Uma revisão do inspetor-geral em 2015 denunciou o nível de conformidade do Departamento da Defesa com a Emenda Lautenberg, como é conhecida a lei de 1996, mas se concentrou em rastrear atuais e futuros membros dos serviços, e não em como os casos de violência doméstica entre militares eram registrados no banco de dados federal.

Laura Cutilletta, diretora-jurídica do Centro de Direito Giffords para Prevenção da Violência Armada, disse que seu grupo revisou diversos documentos militares referentes à conformidade com a Emenda Lautenberg e não encontrou um procedimento para relatar condenações ao FBI.

"Claramente, eles têm um processo", disse ela, mas "só estão enviando as dispensas desonrosas".

Especialistas que investigam assassinatos em massa dizem que um histórico de violência doméstica é muitas vezes uma pista perdida.

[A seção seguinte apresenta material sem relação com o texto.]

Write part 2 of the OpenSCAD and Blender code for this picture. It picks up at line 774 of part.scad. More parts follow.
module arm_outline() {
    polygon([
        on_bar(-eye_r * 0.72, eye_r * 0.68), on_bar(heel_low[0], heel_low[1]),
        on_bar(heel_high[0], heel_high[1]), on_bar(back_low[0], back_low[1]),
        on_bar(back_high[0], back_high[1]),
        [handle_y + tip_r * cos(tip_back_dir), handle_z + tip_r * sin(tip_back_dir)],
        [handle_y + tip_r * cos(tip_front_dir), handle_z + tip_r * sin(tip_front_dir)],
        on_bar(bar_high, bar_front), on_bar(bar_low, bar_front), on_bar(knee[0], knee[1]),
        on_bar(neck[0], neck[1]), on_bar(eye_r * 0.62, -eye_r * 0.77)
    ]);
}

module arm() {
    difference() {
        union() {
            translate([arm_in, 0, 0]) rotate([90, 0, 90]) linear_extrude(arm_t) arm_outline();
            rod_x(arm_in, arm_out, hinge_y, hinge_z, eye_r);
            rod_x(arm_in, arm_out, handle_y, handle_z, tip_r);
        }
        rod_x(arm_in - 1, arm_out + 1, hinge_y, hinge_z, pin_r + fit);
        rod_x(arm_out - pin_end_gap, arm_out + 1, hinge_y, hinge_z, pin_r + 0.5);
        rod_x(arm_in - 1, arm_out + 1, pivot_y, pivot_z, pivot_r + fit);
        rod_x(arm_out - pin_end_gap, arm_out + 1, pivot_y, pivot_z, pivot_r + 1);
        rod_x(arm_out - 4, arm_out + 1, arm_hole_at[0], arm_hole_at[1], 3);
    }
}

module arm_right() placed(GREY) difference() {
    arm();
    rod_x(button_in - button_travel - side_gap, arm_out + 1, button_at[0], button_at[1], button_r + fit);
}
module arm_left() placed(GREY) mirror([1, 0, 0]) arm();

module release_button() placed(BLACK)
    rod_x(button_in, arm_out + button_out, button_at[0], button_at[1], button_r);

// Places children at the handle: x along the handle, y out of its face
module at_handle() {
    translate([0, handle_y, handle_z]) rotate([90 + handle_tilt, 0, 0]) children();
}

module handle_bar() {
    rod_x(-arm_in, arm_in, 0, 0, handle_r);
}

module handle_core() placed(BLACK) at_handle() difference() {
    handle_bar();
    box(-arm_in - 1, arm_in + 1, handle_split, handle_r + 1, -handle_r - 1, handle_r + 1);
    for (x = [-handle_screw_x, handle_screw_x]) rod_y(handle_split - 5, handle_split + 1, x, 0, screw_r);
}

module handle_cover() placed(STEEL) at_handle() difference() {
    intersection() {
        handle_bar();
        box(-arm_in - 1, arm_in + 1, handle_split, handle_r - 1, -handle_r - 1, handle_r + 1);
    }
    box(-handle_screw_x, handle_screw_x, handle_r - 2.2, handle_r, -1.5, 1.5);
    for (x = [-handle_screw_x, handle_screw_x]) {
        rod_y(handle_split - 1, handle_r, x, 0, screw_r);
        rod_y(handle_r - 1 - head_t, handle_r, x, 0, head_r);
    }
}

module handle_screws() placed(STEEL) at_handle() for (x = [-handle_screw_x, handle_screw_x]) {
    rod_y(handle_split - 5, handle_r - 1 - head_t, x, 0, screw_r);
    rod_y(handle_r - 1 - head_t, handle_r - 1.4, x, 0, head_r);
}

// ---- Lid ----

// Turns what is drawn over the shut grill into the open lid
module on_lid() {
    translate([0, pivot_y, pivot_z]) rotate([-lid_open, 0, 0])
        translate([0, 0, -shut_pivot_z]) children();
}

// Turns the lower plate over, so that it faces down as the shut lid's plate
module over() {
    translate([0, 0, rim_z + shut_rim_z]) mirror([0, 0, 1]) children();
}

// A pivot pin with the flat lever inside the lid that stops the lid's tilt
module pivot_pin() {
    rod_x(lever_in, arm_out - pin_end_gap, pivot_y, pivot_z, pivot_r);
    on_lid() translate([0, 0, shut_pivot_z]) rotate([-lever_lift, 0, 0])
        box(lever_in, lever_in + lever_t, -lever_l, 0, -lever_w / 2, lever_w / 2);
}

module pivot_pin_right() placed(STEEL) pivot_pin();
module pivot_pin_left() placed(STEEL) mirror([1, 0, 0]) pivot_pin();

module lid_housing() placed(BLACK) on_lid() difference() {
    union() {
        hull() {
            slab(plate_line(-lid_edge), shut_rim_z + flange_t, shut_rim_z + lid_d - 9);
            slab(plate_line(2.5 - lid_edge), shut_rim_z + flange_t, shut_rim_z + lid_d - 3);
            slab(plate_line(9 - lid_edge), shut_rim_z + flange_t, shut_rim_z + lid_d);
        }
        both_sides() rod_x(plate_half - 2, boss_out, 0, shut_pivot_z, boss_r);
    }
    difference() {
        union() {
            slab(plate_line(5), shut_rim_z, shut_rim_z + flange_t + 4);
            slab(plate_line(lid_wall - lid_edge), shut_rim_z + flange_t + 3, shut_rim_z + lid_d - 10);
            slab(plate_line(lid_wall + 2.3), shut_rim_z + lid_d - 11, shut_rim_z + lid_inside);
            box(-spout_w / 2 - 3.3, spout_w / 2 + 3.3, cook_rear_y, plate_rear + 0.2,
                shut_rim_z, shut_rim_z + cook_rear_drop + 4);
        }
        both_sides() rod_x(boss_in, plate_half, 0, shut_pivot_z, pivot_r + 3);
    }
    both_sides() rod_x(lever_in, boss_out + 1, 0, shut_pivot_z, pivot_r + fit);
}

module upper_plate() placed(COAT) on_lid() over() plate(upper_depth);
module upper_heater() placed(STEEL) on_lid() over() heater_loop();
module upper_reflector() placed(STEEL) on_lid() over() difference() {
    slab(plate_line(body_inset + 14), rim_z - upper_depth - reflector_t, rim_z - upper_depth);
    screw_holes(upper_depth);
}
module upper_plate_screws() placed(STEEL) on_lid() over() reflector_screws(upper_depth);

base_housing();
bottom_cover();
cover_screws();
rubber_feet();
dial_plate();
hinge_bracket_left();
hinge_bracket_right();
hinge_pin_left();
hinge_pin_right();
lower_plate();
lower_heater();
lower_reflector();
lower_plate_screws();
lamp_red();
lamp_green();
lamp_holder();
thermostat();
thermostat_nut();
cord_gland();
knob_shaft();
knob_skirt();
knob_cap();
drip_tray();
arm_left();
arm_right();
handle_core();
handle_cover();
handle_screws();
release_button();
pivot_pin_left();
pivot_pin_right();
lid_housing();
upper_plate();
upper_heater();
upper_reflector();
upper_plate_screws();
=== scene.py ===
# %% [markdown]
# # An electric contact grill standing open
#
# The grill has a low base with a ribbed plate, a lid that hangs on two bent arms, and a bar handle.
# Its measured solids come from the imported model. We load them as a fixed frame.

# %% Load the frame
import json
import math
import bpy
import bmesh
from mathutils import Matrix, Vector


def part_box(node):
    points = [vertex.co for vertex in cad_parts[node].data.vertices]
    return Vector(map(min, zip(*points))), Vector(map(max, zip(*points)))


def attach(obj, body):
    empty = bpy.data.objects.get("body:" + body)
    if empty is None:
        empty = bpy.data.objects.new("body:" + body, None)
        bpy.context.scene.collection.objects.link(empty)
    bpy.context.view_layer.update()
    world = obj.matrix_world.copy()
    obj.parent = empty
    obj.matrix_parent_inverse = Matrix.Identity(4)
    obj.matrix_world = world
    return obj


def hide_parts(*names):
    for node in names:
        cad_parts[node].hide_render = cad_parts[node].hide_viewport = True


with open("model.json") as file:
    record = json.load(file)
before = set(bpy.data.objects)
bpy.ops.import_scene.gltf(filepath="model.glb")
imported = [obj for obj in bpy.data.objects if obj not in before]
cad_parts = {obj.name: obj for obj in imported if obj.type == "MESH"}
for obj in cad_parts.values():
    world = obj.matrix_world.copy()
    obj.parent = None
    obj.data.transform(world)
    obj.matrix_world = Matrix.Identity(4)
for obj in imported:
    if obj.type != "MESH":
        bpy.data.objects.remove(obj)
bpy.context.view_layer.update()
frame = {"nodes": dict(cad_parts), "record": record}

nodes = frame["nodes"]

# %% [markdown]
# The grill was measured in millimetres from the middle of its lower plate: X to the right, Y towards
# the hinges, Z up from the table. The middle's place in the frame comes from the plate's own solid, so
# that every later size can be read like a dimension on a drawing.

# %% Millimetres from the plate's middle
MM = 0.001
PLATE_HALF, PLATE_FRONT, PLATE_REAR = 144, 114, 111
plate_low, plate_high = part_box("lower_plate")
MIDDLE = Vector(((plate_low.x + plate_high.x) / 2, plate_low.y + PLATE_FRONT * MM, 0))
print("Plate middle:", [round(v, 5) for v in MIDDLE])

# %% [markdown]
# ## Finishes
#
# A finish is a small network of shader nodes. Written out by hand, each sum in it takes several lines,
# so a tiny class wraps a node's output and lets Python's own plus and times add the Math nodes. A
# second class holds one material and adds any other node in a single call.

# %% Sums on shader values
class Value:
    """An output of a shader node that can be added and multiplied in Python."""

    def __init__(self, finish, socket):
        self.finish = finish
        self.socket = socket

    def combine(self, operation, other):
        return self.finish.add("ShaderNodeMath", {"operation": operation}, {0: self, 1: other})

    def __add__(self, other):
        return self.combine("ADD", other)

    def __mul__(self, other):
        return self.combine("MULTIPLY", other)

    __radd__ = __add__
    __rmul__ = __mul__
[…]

Um exemplo: o tiroteio em junho de 2016 na boate Pulse em Orlando, na Flórida.

A mulher do atirador Omar Mateen o descreveu em uma entrevista ao "New York Times" como uma pessoa que se irritava facilmente, a espancava e levava uma vida secreta.

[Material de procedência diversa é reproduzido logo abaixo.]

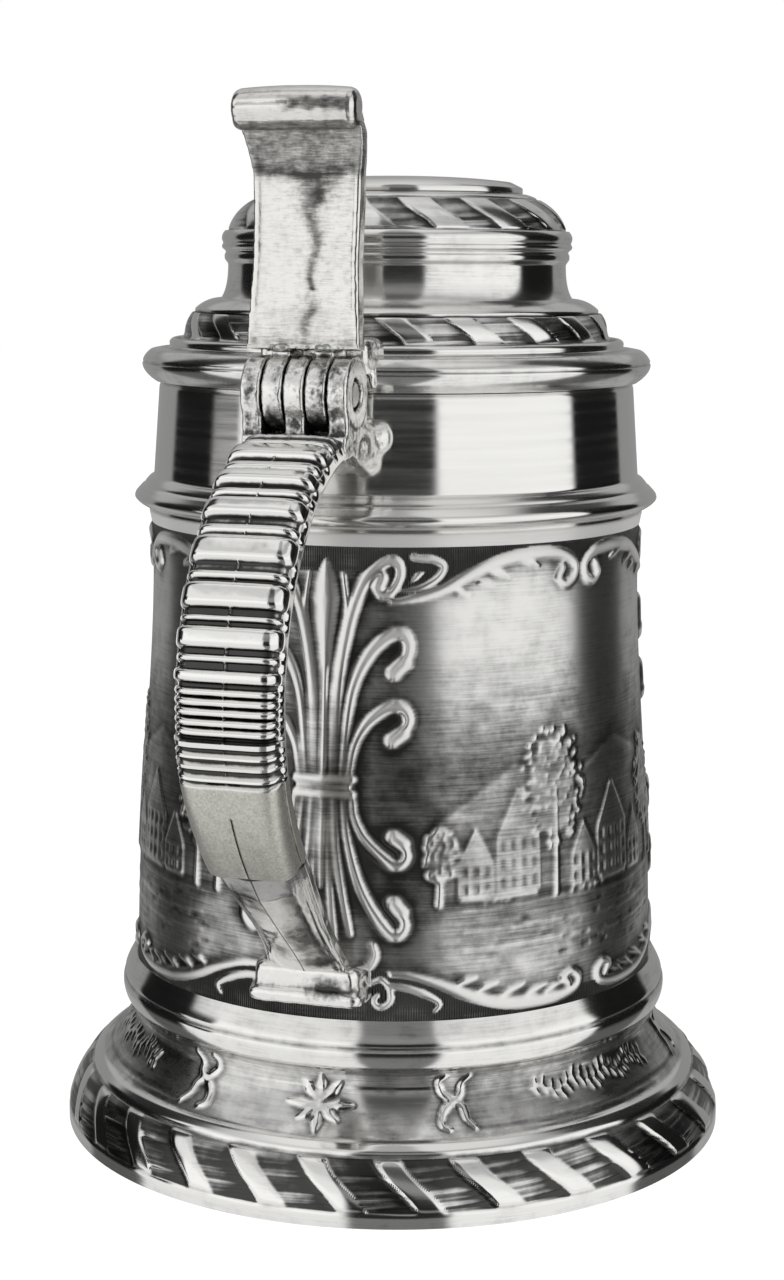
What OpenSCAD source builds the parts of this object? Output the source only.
// Lidded pewter tankard of half a litre: a relief drum on a spreading foot, a turned rim band,
// a strap handle, and a stepped lid with a thumb lift on a five-leaf hinge.
// Millimetres. +Z is up, the origin is on the tankard's axis at the table, and the handle is at +X.

/* [Foot] */
// Radius of the foot where it meets the table
foot_r = 58.8; // [57:0.1:61]
// Height of the upright strip at the foot's lower edge
foot_edge_h = 2.7; // [2:0.1:4]
// Radius where the rounded rim of the foot turns into the hollow curve
foot_turn_r = 55.5; // [54:0.1:56.5]
// Height where the rounded rim of the foot turns into the hollow curve
foot_turn_z = 9.5; // [8:0.1:11]
// Radius of the waist under the bulge
waist_r = 46.9; // [46:0.1:48]
// Height of the waist under the bulge
waist_z = 19.2; // [18:0.1:20]
// Height of the foot casting, where the drum is soldered on
foot_h = 30.4; // [30:0.1:31]
// Inner radius of the foot casting's upper part
foot_bore_r = 44.6; // [44.2:0.1:44.8]
// Height of the underside of the floor disc
floor_z = 22; // [20:0.1:24]
// Thickness of the floor disc
floor_t = 2.6; // [2:0.1:3]

/* [Drum and rim band] */
// Outer radius of the drum's plain surface at its lower end
drum_low_r = 46.2; // [45.8:0.1:46.6]
// Outer radius of the drum's plain surface at its upper end
drum_high_r = 42.9; // [42.4:0.1:43.1]
// Height of the drum's upper end, where the rim band starts
drum_top_z = 107.3; // [106:0.1:108]
// Thickness of the drum's wall
drum_wall = 2.2; // [1.8:0.1:2.6]
// Radius of the rim band's lower strip
strip_r = 43.2; // [43.1:0.1:43.6]
// Largest radius of the rim band's moulding
moulding_r = 44.5; // [44.2:0.1:44.9]
// Outer radius at the foot of the plain band
band_low_r = 42.2; // [42:0.1:42.6]
// Outer radius at the top of the plain band
band_top_r = 41.2; // [41:0.1:41.6]
// Height of the drinking rim
rim_z = 131.3; // [130.8:0.1:131.5]
// Inner radius of the drinking rim
rim_bore_r = 39.1; // [38.6:0.1:39.4]

/* [Lid] */
// Gap between the drinking rim and the closed lid
lid_gap = 0.2; // [0.15:0.05:0.3]
// Outer radius of the lid's flange
flange_r = 44; // [43.6:0.1:44.1]
// Height of the flange's rounded edge
flange_edge_h = 5.4; // [5:0.1:5.6]
// Radius of the lower dome where it stands on the flange
dome_r = 36.8; // [36:0.1:37.2]
// Radius of the lower dome's rounded shoulder
shoulder_r = 6.4; // [5.8:0.1:6.6]
// Radius of the lid's neck
neck_r = 29.2; // [28.8:0.1:29.6]
// Largest radius of the bead above the neck
bead_r = 30.3; // [30:0.1:30.8]
// Radius of the crown's flat top
crown_top_r = 22.4; // [22:0.1:23]
// Radius of the disc set on top of the lid
disc_r = 21.6; // [21:0.1:21.9]
// Thickness of the lid's castings
lid_wall = 2; // [1.6:0.1:2.2]

/* [Hinge] */
// Distance of the hinge pin from the tankard's axis
pin_x = 50; // [49.9:0.1:50.3]
// Height of the hinge pin
pin_z = 131.8; // [131.6:0.1:132]
// Radius of the hinge pin
pin_r = 2.1; // [1.8:0.1:2.3]
// Radial running clearance of the moving leaves on the pin
pin_play = 0.05; // [0.02:0.01:0.1]
// Radius of the rounded hinge leaves
leaf_r = 5.9; // [5.6:0.1:6]
// Width over all five leaves
hinge_w = 17.4; // [17:0.1:18]
// Gap between neighbouring leaves
leaf_gap = 0.15; // [0.1:0.05:0.25]

/* [Handle] */
// Thickness of the handle at its upper end
handle_top_t = 4.7; // [4:0.1:5]
// Thickness of the handle above its foot
handle_low_t = 6.2; // [5.6:0.1:6.4]
// Width of the ribbed upper part of the handle
handle_w = 16.6; // [16:0.1:17]
// Width of the handle's lower neck
handle_neck_w = 13.7; // [13:0.1:14.5]
// Width of the pad at the handle's foot
pad_w = 20.2; // [19:0.1:21]

/* [Thumb lift] */
// Width of the thumb lift at its base
thumb_base_w = 18.3; // [17.6:0.1:18.6]
// Width of the thumb lift at its middle
thumb_mid_w = 17; // [16:0.1:17.4]
// Width of the roll at the top of the thumb lift
roll_w = 20.8; // [20:0.1:22]
// Radius of the roll
roll_r = 3.3; // [3:0.1:3.5]
// Height of the roll's centre
roll_z = 174.8; // [174:0.1:175.5]
// Thickness of the thumb lift's plate
thumb_t = 4.2; // [3.6:0.1:4.4]

/* [Hidden] */
$fn = 160;

pewter = "#a9aaa8";
dark_pewter = "#7f807d";
bright_pewter = "#c3c4c2";
solder_grey = "#8d8f8a";

reach = 200;
solder_t = 0.4;
curve_n = 10;
lid_z = rim_z + lid_gap;
flange_top_z = lid_z + flange_edge_h;
shoulder_z = lid_z + 7.8;
dome_top_z = shoulder_z + shoulder_r;
crown_top_z = dome_top_z + 17.6;
leaf_pitch = (hinge_w + leaf_gap) / 5;
leaf_w = leaf_pitch - leaf_gap;
fixed_leaves = [-2, 0, 2];
moving_leaves = [-1, 1];
sweep_r = leaf_r + 0.3;
bracket_face_x = 55;
bracket_top_z = pin_z - leaf_r;
thumb_z = pin_z + 6.9;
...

"Vimos diversas vezes esse padrão nesses assassinatos em massa famosos, é uma linha muito comum em que a pessoa tinha um histórico particular de violência doméstica", disse Billy Rosen, vice-diretor-jurídico da associação Everytown for Gun Safety (todas as cidades pela segurança das armas). "Um histórico desse tipo particular de conduta pode realmente demonstrar que alguém tem propensões perigosas e não deve ter autorização para possuir armas."

Usando dados do FBI e outras informações disponíveis publicamente, a Everytown analisou assassinatos em massa nos EUA ocorridos entre 2009 e 2016, definindo um assassinato em massa como um em que quatro ou mais pessoas foram mortas a tiros, não incluindo o atirador. De 156 assassinatos que se encaixam nessa categoria, 54% foram "relacionados à violência doméstica ou familiar", concluiu a análise.

No caso de Kelley, ele entrou em um acordo pré-julgamento —uma confissão de culpa em troca de limitar sua sentença a 18 meses de prisão. Ele foi condenado a um ano de confinamento, sofreu redução na patente de aviador e foi dispensado por má conduta, segundo Don Christensen, um coronel aposentado que era promotor-chefe da Força Aérea na época.

Christensen disse acreditar que o caso de agressão impedia Kelley de possuir uma arma sob dois quesitos da lei federal.

O primeiro foi a confissão de culpa em um crime com punição máxima de mais de um ano de prisão; a agressão ao enteado teria recebido no máximo cinco anos de prisão. O segundo, disse ele, foi a emenda Lautenberg.
"A verdadeira história é por que, com essas infrações, Kelley ainda pôde comprar uma arma?", disse Christensen. "Ele claramente não deveria ter conseguido."